There is no need for alarm when cauliflower heads in your garden turn purple around the outside edge. Assuming that you aren't growing one of the deliberately purple varieties, your cauliflower is just being cauliflower, and the coloration is not caused by a disease, fungus or pest.
Why Cauliflower Turns Purple
Genetically, many cauliflowers tend toward purple, red or blue pigments. Cauliflower is a cool-weather vegetable, and when a lot of heat and sunlight hits the developing cauliflowers, they can display a purplish tinge along the edges of the heads. The edible portion of the plant is the head of flower buds, called the curd. The purple color in cauliflower is caused by the presence of anthocyanin, a harmless, water-soluble pigment in the curd. Sun exposure exaggerates its effect on the developing cauliflower head.

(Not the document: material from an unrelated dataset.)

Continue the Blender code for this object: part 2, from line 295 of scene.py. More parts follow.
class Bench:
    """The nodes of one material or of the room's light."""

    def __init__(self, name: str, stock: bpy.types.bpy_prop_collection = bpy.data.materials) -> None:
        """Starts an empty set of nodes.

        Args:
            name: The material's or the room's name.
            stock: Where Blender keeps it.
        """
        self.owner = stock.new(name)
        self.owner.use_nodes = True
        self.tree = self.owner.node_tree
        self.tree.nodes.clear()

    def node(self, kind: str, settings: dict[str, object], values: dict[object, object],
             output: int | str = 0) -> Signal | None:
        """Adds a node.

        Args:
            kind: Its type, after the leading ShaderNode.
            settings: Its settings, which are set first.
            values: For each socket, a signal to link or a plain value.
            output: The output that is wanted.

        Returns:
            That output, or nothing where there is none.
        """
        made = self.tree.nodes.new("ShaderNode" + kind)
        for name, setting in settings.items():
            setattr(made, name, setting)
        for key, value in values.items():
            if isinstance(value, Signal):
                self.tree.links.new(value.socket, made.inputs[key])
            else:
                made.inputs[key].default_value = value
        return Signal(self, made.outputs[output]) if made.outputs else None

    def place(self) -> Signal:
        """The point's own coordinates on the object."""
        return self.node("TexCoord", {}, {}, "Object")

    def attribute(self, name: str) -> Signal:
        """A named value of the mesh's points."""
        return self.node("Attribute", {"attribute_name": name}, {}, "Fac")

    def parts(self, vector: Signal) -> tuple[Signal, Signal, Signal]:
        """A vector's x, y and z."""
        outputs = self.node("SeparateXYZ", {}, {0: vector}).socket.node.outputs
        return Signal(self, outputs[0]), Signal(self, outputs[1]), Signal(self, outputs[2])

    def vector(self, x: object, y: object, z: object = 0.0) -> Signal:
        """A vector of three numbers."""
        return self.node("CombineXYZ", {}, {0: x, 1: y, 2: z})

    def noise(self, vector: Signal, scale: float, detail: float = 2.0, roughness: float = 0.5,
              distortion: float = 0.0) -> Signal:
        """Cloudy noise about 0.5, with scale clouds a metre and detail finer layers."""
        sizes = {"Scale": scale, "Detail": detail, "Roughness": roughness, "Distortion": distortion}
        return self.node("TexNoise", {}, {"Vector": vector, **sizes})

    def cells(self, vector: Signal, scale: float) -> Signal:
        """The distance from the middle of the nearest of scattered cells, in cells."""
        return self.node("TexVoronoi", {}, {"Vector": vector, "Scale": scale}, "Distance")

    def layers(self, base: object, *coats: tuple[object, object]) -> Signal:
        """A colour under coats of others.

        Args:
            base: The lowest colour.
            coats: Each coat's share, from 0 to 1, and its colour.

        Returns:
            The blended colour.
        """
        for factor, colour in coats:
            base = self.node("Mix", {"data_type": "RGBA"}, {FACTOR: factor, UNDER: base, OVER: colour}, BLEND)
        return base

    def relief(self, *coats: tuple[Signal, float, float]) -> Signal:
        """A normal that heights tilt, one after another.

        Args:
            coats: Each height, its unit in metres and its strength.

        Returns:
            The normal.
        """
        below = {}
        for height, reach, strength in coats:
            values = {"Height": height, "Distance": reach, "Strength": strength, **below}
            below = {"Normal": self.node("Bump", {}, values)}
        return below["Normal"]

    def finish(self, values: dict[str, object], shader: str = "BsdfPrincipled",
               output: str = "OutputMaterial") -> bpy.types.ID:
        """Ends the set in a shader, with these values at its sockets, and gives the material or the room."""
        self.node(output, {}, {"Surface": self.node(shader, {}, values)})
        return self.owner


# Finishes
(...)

Ways to Prevent a Purple Tinge in Cauliflower
- Purchase a self-blanching variety developed to reduce tinting
- Schedule the development of the cauliflower for the cool months in fall
- Cover the head as it develops with surrounding leaves, a process known as blanching.
To get perfectly white cauliflower in the garden, you need to blanch the cauliflower by covering the developing head with leaves. Even if the cauliflower is already showing a tint around the edges, you should get that head of cauliflower covered up and out of the sunlight. To blanch the cauliflower, simply draw the surrounding leaves up and around the head of cauliflower. Tie the leaves with garden twine or use a rubber band to hold the leaves closed, and you won't have to worry about any further coloring of the cauliflower curds.
When to Blanch
Start checking your plants about 30 days after you transplant them into the garden. When you see a cauliflower curd that is about the size of an egg, it is time to blanch. The curd continues to grow rapidly, and you'll probably need to adjust the positioning of the leaves covering the curd as this happens.

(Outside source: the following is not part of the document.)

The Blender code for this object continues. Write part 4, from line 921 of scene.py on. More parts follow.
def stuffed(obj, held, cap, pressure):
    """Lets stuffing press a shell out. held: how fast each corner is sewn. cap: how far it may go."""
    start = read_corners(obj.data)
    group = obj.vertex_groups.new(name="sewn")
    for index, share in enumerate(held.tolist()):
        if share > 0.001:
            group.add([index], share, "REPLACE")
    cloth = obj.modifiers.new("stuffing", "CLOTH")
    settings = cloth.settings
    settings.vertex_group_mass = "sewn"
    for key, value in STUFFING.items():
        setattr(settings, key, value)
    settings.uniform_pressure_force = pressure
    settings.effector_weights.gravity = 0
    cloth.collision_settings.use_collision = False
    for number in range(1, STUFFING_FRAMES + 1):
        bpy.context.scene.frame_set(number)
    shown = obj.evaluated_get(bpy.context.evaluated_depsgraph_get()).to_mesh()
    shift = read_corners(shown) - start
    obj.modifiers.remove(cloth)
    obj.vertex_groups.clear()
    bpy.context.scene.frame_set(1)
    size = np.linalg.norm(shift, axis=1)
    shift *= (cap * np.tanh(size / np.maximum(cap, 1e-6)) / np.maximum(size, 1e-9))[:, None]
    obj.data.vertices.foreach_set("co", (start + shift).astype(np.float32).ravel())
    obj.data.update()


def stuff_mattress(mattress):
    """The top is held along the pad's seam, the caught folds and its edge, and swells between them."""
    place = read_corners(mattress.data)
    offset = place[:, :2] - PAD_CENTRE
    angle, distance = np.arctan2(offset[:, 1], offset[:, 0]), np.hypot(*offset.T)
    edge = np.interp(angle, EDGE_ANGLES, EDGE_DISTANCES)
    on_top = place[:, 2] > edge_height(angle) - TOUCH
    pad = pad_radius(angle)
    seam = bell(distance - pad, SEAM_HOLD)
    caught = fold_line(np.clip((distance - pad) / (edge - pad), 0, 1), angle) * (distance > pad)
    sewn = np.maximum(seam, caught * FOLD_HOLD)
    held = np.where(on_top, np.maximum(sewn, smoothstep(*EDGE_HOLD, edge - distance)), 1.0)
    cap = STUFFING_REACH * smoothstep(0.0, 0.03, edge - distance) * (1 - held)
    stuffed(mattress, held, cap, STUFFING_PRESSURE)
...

Is Purple Cauliflower Safe to Eat?
If your cauliflower has already turned purple on the edges, don't despair. It is perfectly safe to eat it either raw or cooked, although the flavor may be subtly different from the familiar white variety. When you cook the cauliflower, the purple tinge turns gray, particularly when the cooking water is hard or has an alkaline pH. This may look unappetizing, but a bit of vinegar added to the water minimizes the color change.
Purple Cauliflower Varieties
Brightly-colored cauliflower has become increasingly popular at gourmet markets, and seeds are available for lime green, purple, and orange varieties from most of the popular garden seed companies.
In the case of these brightly-colored cauliflower varieties, there is no need to blanch, as they're meant to look that way. Bright sunlight intensifies the color of the curds.